Comme nous venons de le voir, ce paragraphe montre que la réalité déifiée (la Déité volitive) est antérieure à l’apparition de son désir de créer (les trois Absolus).
Paragraphe dans lequel, la poule ne pond pas
Avant l’instant zéro où apparaît la réalité universelle on peut définir hypothétiquement une période où une entité pré-créatrice est seule. C’est ainsi que naît la notion du Je Suis.
Le Je Suis contient alors en lui-même tout le potentiel de la réalité des personnalités (c’est à dire l’Absolu Qualifié) et tout le potentiel de réalité cosmique (c’est à dire l’Absolu NonQualifié).
Ce concept peut satisfaire celui qui ne reconnaît pas l’existence de Dieu: la réalité d’univers serait alors causée uniquement par la tension exercée entre les deux premiers Absolus et ne serait pas obligatoirement d’origine divine.
On peut modifier à volonté le concept du Je Suis et dire aussi qu’avant l’instant zéro, Dieu, futur Père des personnes était seul au milieu d’un immense chaos cosmique qu’il créa et décida d’organiser harmonieusement : le croyant préférera sans doute cette solution. Dans ce cas, la Réalité du Père Originel précède les Absolus.

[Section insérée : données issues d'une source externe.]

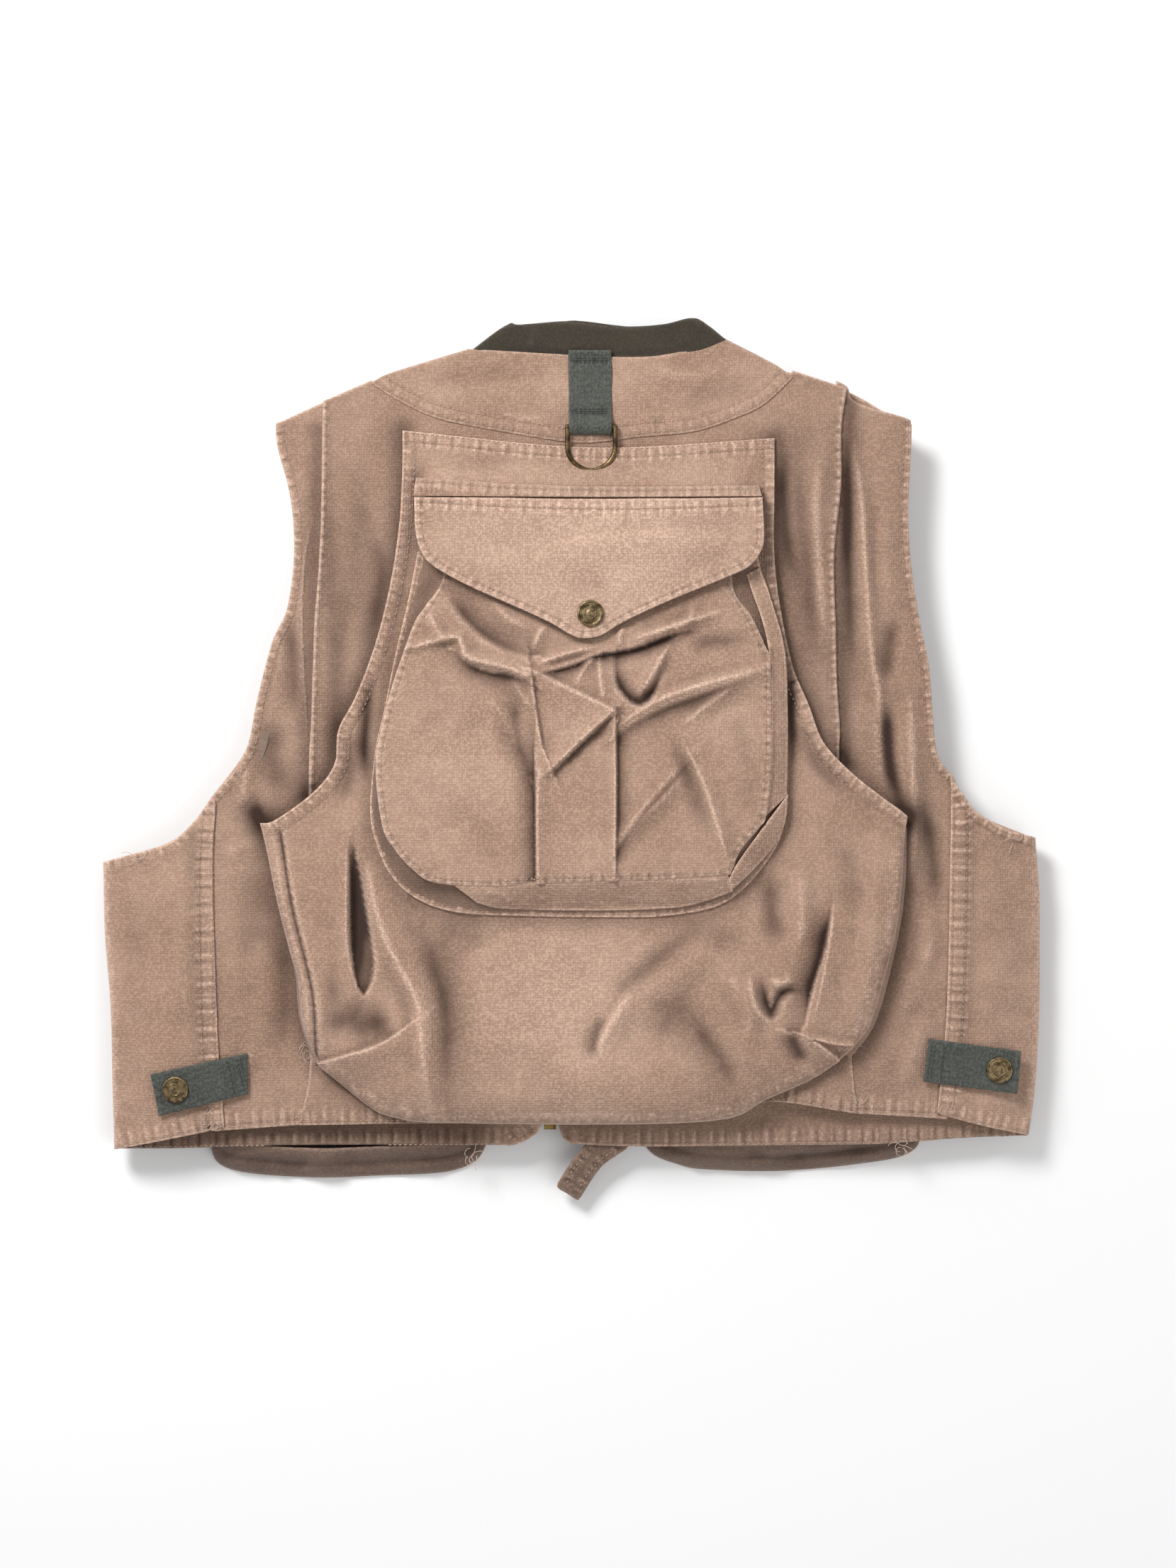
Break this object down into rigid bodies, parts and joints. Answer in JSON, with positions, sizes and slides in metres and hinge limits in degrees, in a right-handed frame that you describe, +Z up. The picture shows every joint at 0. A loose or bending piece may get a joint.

La Grande Cause Première est aimée et respectée dans toute l’immense création en tant que Père Universel ; elle est adorée en tant que Déité. Les trois Absolus ne le sont pas. Ils peuvent être considérés comme le désir des Dieux dans l’aboutissement et le bien être des choses et des personnes; ils ne sont pas l’objet d’un culte mais peuvent être l’objet d’une recherche purement mentale.
Au terme de ces pérégrinations intellectuelles, chacun peut maintenant avoir une idée sur l’apparition première de l’œuf ou de la poule. Quant à moi, il y a longtemps que mon opinion est faite. Ayant toujours eu une préférence affective bien plus prononcée pour les poules que pour les œufs, je préfère croire que c’est la poule qui la première fit l’œuf et non le contraire.